Thursday, June 03, 2010

5th Circuit lays out analytical framework for assessing distinctiveness of registered design mark

The Fifth Circuit yesterday issued an opinion discussing how to analyze the distinctiveness of a registered design mark. In Amazing Spaces, Inc. v. Metro Mini Storage, No. 09-20702 (5th Cir. June 2, 2010), the court first held that the presumption of validity flowing from registration was not itself enough to stave off summary judgment of nondistinctiveness (at least in this case).

Moving on to an assessment of inherent distinctiveness, the court held that this registered design mark:



could not be analyzed under the seminal distinctiveness (generic, descriptive, suggestive, arbitrary/fanciful) test set forth in Abercrombie & Fitch Co. v. Hunting World, Inc., 537 F.2d 4 (2d Cir. 1976) (Friendly, J.) (generic, descriptive, suggestive, arbitrary/fanciful) because it was a "futile endeavor" to try to apply any of those labels to the mark. (The court resisted saying that Abercrombie could never be applied to a non-word mark, however.)

Instead, the court applied the distinctiveness test from Seabrook Foods, Inc. v. Bar-Well Foods Ltd., 568 F.2d 1342 (CCPA 1978), which is geared more toward design marks. The Seabrook test looks at whether the design is a common shape or form of ornamentation (as opposed to being unusual in its field), or is capable of being perceived as an indicator of source apart from any words it is used with. Applying Seabrook, the court held that so many others use designs similar to this one that it was not inherently distinctive.

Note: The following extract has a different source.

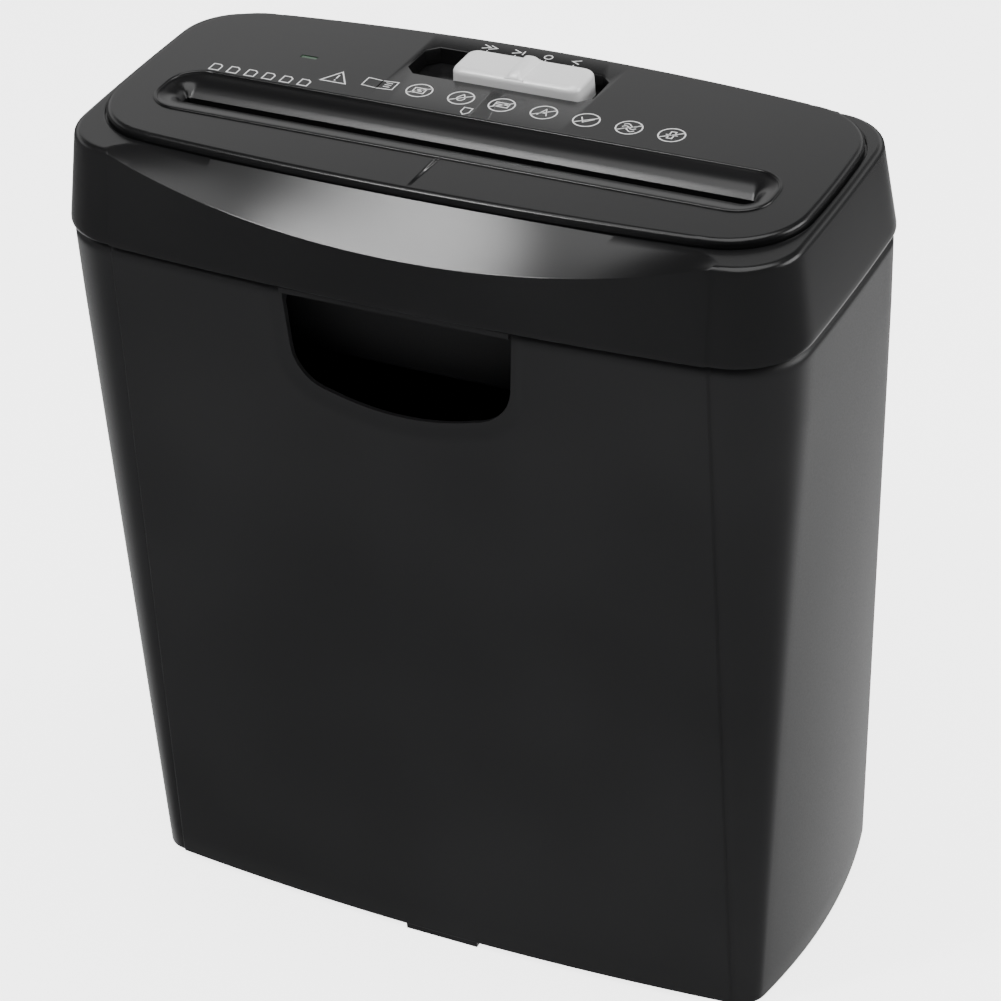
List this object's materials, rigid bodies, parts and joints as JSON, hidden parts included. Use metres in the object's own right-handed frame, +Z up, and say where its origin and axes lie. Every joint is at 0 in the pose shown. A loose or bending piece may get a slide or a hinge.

The mark owner tried to establish secondary meaning by offering evidence of long usage, substantial sales revenue, and substantial advertising expenditures. But the 5th Circuit affirmed summary judgment of no secondary meaning because the evidence showed that the mark owner primarily used the mark as a form of ornamentation, along with word marks that were more clearly the main product identifiers. In other words, these other facts severed the inferential link the mark owner tried to make between this circumstantial evidence and the conclusion that the star design itself thereby acquired secondary meaning.